The old lions, Ludwig von Mises and Friedrich von Hayek, had a more difficult adjustment.  Hayek became a lonely, peripatic scholar, living in interdisciplinary space in London, Chicago and Freiburg, away from the main economic debates and pursuing his own brand of surprisingly novel research and pathbreaking contributions still in the Austrian vein.  His surprising 1976 Nobel prize and the surge of interest in his work after that, vindicated his painful post-1940s career.

Ludwig von Mises attempted to relive his glorious Vienna days by setting up yet another private seminar in New York City. Out of this, he managed to forge still another generation of Austrian economists - the fourth or "American" generation of the Austrian School - which included such figures as Murray N. Rothbard and  Israel Kirzner.  Mises's  American offspring remained outside the economics mainstream and were corralled into a handful of universities, such as N.Y.U. and George Mason, where many of them are still concentrated today. 

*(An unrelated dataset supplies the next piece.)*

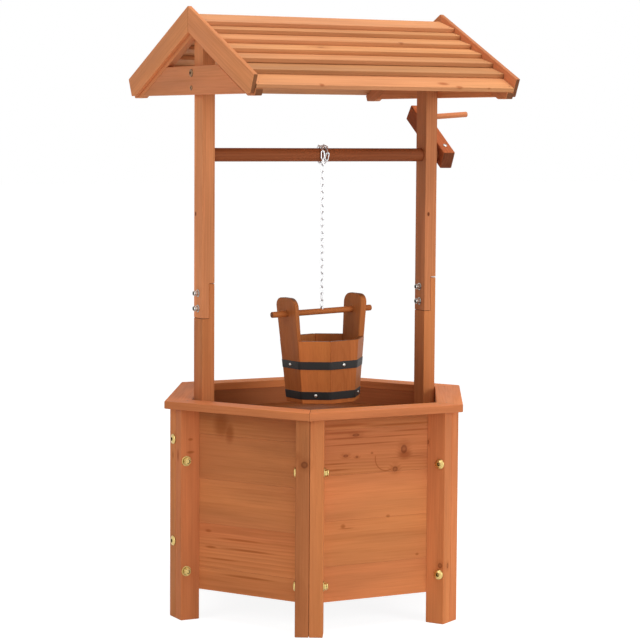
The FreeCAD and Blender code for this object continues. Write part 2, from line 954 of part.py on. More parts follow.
def build():
    """Every piece by name."""
    leg_bolts = make_leg_bolts()
    upright_bolts = make_upright_bolts()
    lap_bolts = make_lap_bolts()
    tie_bolts = make_tie_bolts()
    tie_screws = make_tie_screws()
    rim_nails = make_rim_nails()
    panel_nails = make_panel_nails()
    roof_nails = make_roof_nails()
    roof_nails += [mirrored_y(one) for one in roof_nails]
    nodes = {}
    for k in range(sides):
        wall_tools = panel_nails + upright_bolts
        nodes[f"rim_board_{k + 1}"] = make_rim_board(k, rim_nails)
        nodes[f"side_panel_{k + 1}"] = group(make_side_panel(k, wall_tools))
        nodes[f"leg_{k + 1}"] = group(make_leg(k, wall_tools + leg_bolts + rim_nails))
    nodes["leg_bolts"] = group(leg_bolts)
    nodes["upright_bolts"] = group(upright_bolts)
    nodes["planter_nuts"] = group(make_planter_nuts())
    nodes["nails"] = group(rim_nails + panel_nails + roof_nails)
    nodes["deck_boards"] = group(make_deck_boards())
    nodes["deck_cleats"] = group(make_deck_cleats())
    nodes["deck_bearer"] = make_deck_bearer()

    for name, side in (("left", -1), ("right", 1)):
        nodes[f"lower_upright_{name}"] = make_lower_upright(side, upright_bolts + lap_bolts)
        nodes[f"upper_upright_{name}"] = make_upper_upright(side, lap_bolts + tie_bolts + tie_screws)
        nodes[f"tie_{name}"] = make_tie(side, tie_bolts + tie_screws)
    nodes["lap_bolts"] = group(lap_bolts)
    nodes["lap_nuts"] = group(make_lap_nuts())
    nodes["lap_washers"] = group(make_lap_washers())
    nodes["tie_bolts"] = group(tie_bolts)
    nodes["tie_screws"] = group(tie_screws)
    for name, shape in make_bargeboards().items():
        nodes[f"bargeboard_{name}"] = shape
    for name, shape in make_rafters(roof_nails).items():
        nodes[f"rafter_{name}"] = shape
    slats = make_slats()
    nodes["roof_slats_back"] = group([slat.cut(roof_nails) for slat in slats])
    nodes["roof_slats_front"] = group([mirrored_y(slat).cut(roof_nails) for slat in slats])

    screw = make_crank_screw()
    peg = make_crank_peg()
    shaft = make_shaft(screw)
    nodes["windlass_shaft"] = shaft
    nodes["crank_arm"] = make_crank_arm([shaft, peg, screw])
    nodes["crank_peg"] = peg
    nodes["crank_screw"] = screw
    nodes["windlass_chain"] = group(make_wound_chain())
    nodes["bucket_chain"] = group(make_hanging_chain())

    rivets = make_rivets()
    handle = make_handle_stave(rivets)
    nodes["bucket_handle_right"] = hung(handle)
    nodes["bucket_handle_left"] = hung(rotated(handle, 180))
    nodes["bucket_staves"] = group([hung(stave) for stave in make_staves(rivets)])
    nodes["bucket_bottom"] = hung(make_bucket_bottom())
    staple = make_chain_staple()
    nodes["bucket_rod"] = hung(make_bucket_rod(staple))
    nodes["chain_staple"] = hung(staple)
    nodes["bucket_hoops"] = group([hung(make_hoop(height, rivets)) for height in hoop_heights])
    nodes["hoop_rivets"] = group([hung(rivet) for rivet in rivets])
    return nodes


os.makedirs("parts", exist_ok=True)
for name, shape in build().items():
    shape.exportStep(os.path.join("parts", name + ".step"))
    print(name, len(shape.Solids), "solids", round(shape.Volume), "mm3", "valid" if shape.isValid() else "INVALID")
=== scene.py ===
import json
import math
import random

import bpy
from bpy.props import FloatProperty, FloatVectorProperty, PointerProperty
from mathutils import Matrix, Vector

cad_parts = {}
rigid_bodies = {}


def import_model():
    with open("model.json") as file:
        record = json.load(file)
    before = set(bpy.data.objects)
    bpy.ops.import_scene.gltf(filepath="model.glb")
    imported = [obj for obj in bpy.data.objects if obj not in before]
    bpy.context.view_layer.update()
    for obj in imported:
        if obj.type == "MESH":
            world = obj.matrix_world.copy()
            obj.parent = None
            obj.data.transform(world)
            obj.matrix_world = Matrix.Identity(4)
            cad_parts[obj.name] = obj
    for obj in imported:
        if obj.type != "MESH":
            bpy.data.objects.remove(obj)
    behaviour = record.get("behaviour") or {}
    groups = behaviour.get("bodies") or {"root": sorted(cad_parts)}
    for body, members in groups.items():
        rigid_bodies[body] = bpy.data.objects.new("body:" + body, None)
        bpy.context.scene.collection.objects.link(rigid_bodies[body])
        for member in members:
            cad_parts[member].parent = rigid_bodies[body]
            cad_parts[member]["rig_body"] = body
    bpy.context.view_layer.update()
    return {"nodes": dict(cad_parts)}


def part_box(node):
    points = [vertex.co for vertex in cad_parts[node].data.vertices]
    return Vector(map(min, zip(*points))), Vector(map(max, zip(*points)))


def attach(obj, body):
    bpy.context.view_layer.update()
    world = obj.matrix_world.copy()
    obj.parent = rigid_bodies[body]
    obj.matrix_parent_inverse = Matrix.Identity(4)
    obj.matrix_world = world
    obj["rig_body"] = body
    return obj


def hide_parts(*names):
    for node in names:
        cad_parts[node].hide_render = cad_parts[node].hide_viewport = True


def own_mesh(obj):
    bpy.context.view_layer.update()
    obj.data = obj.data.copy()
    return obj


bl_info = {
    "name": "Wishing Well Planter",
    "version": (1, 0, 0),
    "blender": (4, 5, 0),
    "location": "View3D > Sidebar > Wishing Well",
    "description": "Dresses the wishing well planter: timber, chain, bucket and fasteners",
    "category": "Object",
}

# The start scene's own objects go before the frame comes in.
bpy.ops.object.select_all(action="SELECT")
bpy.ops.object.delete()
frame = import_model()

X = Vector((1, 0, 0))
Y = Vector((0, 1, 0))
Z = Vector((0, 0, 1))
SIDES = 6
HALF_TURN = math.pi / SIDES
GABLES = (("left", -1), ("right", 1))
SLOPES = (("back", 1), ("front", -1))


def srgb(red, green, blue):
    """A linear colour from its 0 to 255 screen values."""
    return tuple((value / 255) ** 2.2 for value in (red, green, blue))


# Settings


class WellTimber(bpy.types.PropertyGroup):
    """How the planter's boards are cut and stained."""

    edge_radius: FloatProperty(
        name="Edge radius", description="Rounding of the sawn edges", default=0.0013, unit="LENGTH"
    )
    roof_pitch: FloatProperty(
        name="Roof pitch", description="Slope", default=math.radians(25), unit="ROTATION"
    )
    bargeboard_width: FloatProperty(
        name="Bargeboard width", description="Across its slope", default=0.0435, unit="LENGTH"
    )
    rafter_width: FloatProperty(
        name="Rafter width", description="Across its slope", default=0.0252, unit="LENGTH"
    )
    slat_thickness: FloatProperty(
        name="Slat thickness", description="Of the roof slats", default=0.0086, unit="LENGTH"
    )
    stain: FloatVectorProperty(
        name="Stain", description="Planter box", subtype="COLOR", default=srgb(199, 122, 75)
    )
    # Lighter and yellower than the box's stain: partly the wood's own colour and partly painted
    # light from above
    gable_stain_and_light: FloatVectorProperty(
        name="Gable stain", description="Upper frame", subtype="COLOR", default=srgb(212, 135, 90)
    )
    # Lighter than the box's stain: partly the slats' own colour and partly painted light from
    # above
    roof_stain_and_light: FloatVectorProperty(
        name="Roof stain", description="Roof slats", subtype="COLOR", default=srgb(208, 144, 98)
    )
    # Darker than the box's stain: partly the wood's own redder colour and partly painted shade
    # under the roof
    windlass_stain_and_shade: FloatVectorProperty(
        name="Windlass stain", description="Windlass", subtype="COLOR", default=srgb(168, 94, 57)
    )
    late_wood: FloatVectorProperty(
        name="Late wood", description="Growth lines", subtype="COLOR", default=srgb(148, 76, 36)
    )
    knot: FloatVectorProperty(
        name="Knot", description="Colour of the knots", subtype="COLOR", default=srgb(98, 44, 18)
    )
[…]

The emphasis of the American Austrian school is, as can be expected, on Misesian themes, particularly that of the "market process" (versus equilibrium), developed by Mises (1949), although many of the Hayekian themes on information and self-organization fit in quite well.  The "market process" theory can be regarded as a form of evolutionary theory.  The Austrian theory of capital was maintained almost single-handedly since the 1940s by Ludwig Lachmann, but was given an invigorating shot in the arm by the formidable effort of John Hicks (1973).   Many other Austrian concepts, such as the monetary overinvestment theory of cycles, were never really taken up again.  Perhaps surprisingly, the Monetarist Counter-Revolution in macroeconomics, which buried the Keynesian orthodoxy and resurrected some of the old Austrian policy positions, did not embrace and was not embraced by the American Austrians.  In spite of the fact that many insights of the Austrian School have made their way into Neoclassical mainstream economics, in spite of the decline of the Keynesian orthodoxy, the Austrian School still retains its distinctive flavor in modern economics.